By way of comparison the undergraduate curriculum in Australia, England, France, Japan and many others do not require them to learn their own national language. For them learning the language in K-12 is enough, unless they want to be an expert in the language: a linguist, literary critic, fiction writer, or philologist.

K-12 education has provided them with relatively strong literacy skills to perform college tasks. In the UK, English, along with mathematics and science, constitutes the core curriculum. English, evidence suggests is a vital foundation for developing a high-level of literacy.

At home, the present law on higher education (Law No. 12/2012) confirms the status of Indonesia as a mandatory subject. The law explicitly states that the undergraduate curriculum must include Indonesian language along with religion, Pancasila (state ideology), and citizenship.

When drafting the bill, specifically Chapter 35, especially Article (3) regarding the four core subjects, the lawmakers should have reflected on what they learned from their college experience and listened to more knowledgeable academics. Such a reflection would have informed them of what went right and wrong with those courses.

Their inclusion suggests that the four subjects are unconditionally essential. By implication, our graduates are expected to demonstrate a very high degree of understanding and mastery of those areas. More importantly though, they are to have the high literacy skills which will enable them to develop civic commitment, national identities and democratic citizenship.

Why very high? Because those subjects have been learned in elementary and secondary schools, repetition at college level suggests the four subjects are core subjects for post-secondary education. Students have to take them, like it or not.

Among the four subjects however, it is the freshman Indonesian course that puzzles many international students. Mandatory teaching of Indonesian at the college level suggests two things. First, ostensibly there was motivation to reinvigorate language loyalty and nationalism in general.

Lawmakers took it for granted that such learning will enhance nationalism and college students would take pride on the national language.

The truth is that the attitude among the youth, especially freshman students, towards the national language is far from positive. Language attitudes develop early and two credit hours of freshman Indonesian will not change anything. They are potentially sheer repetition of the high school subject.

The most logical rationale for mandatory teaching of Indonesian in college is a collective assumption among lawmakers that the teaching of Indonesian in schools — from elementary to high schools — is not enough. Or, put bluntly, language education fails to provide Indonesians with the high literacy skills of their counterparts in Australia, England, France and Japan.

Early this year the Directorate General of Higher Education issued a policy on mandatory journal publication for college graduation. The policy sparked protests from private universities. The protest manifests the theory that our graduates lack academic writing skills.

Inclusion of Indonesian as a core subject in college is probably meant to provide students with the skills to write a BA or Master’s thesis, which are — as a matter of comparison — not required in many other countries.

It is self-apparent that K-12 needs to be redesigned with a new paradigm.
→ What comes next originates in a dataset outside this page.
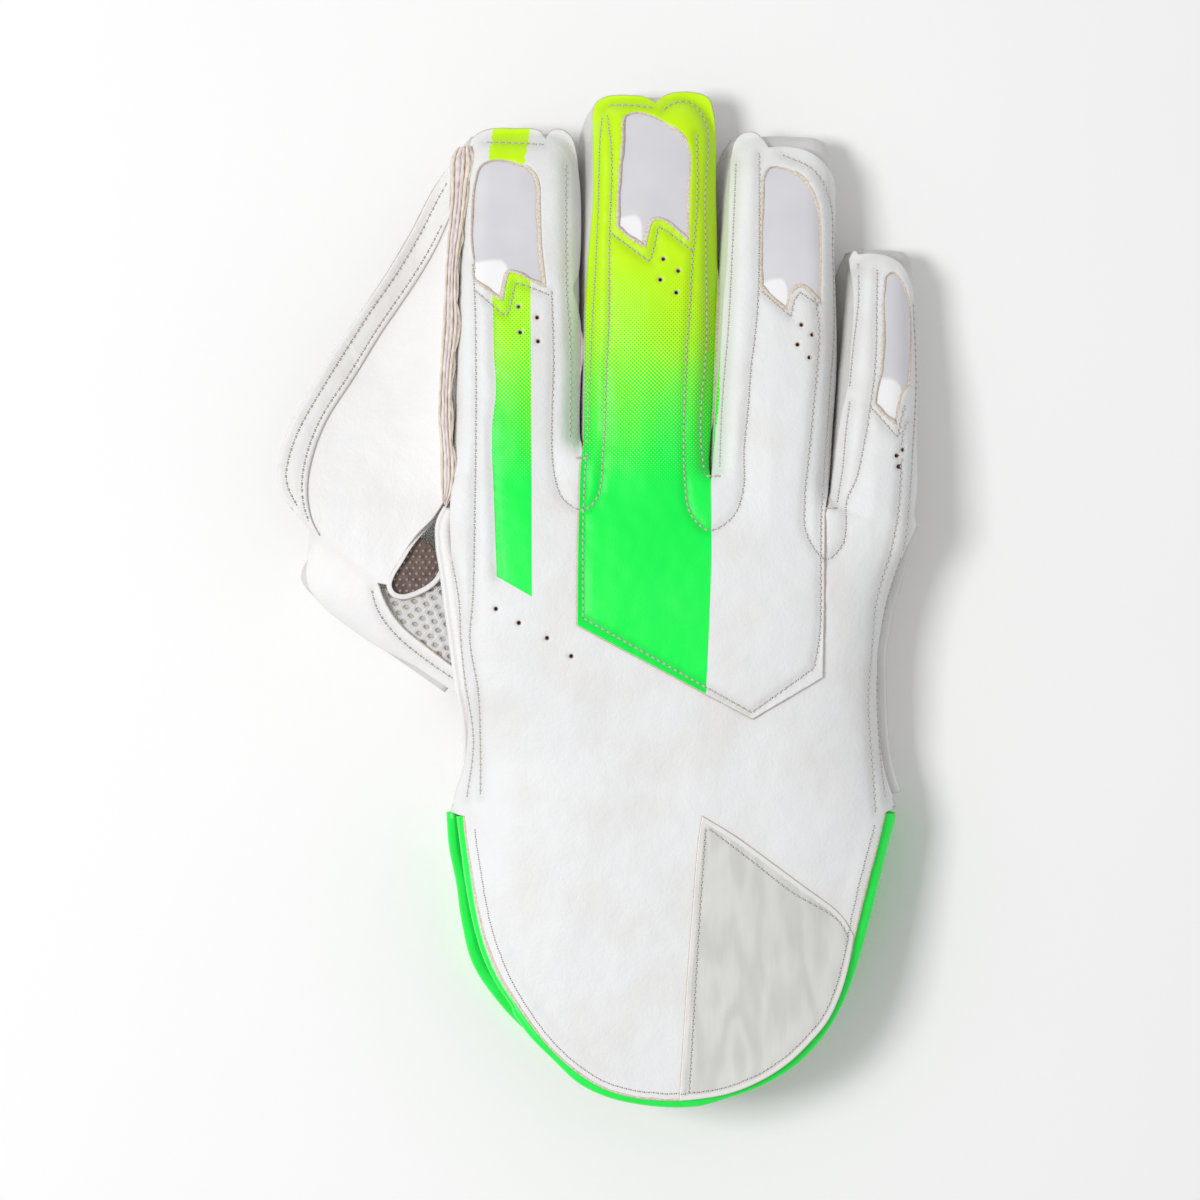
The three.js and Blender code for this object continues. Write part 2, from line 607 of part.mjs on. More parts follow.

Indonesian as a school subject needs to be taught in such a way that no repetition is necessary at college level. Removal of the course from the college curriculum would prove the success in teaching in schools.

Education, regardless of subject, level, and student age, is facilitated through language. At a philosophical level it is urgent to redefine Indonesian language for national education. Indonesian must be at the center of all education. Success in Indonesian language teaching would be a step in right direction.

In the UK, Dixon’s Growth through English (1967) inspired English teachers to observe themselves and their teaching activities. Teaching English, consisting of composition, language, literature, and poetry, flows together in a holistic way.

A British primary school, for example, develops students personal response to literature and their enjoyment of literature as a way of liberating the imagination and exploring experience. By corollary, children’s literature is the bedrock of primary education.

In Indonesia, the focus of teaching Indonesian language at primary level should be on developing enjoyment in reading, and at secondary levels on literacy in general. Through this paradigm of teaching and learning, our high school leavers will be ready to develop a tertiary level of literacy, namely the ability to transform and reproduce knowledge.

The writer, a professor at UPI Bandung, is currently a visiting researcher at Canterbury Christ Church University, England.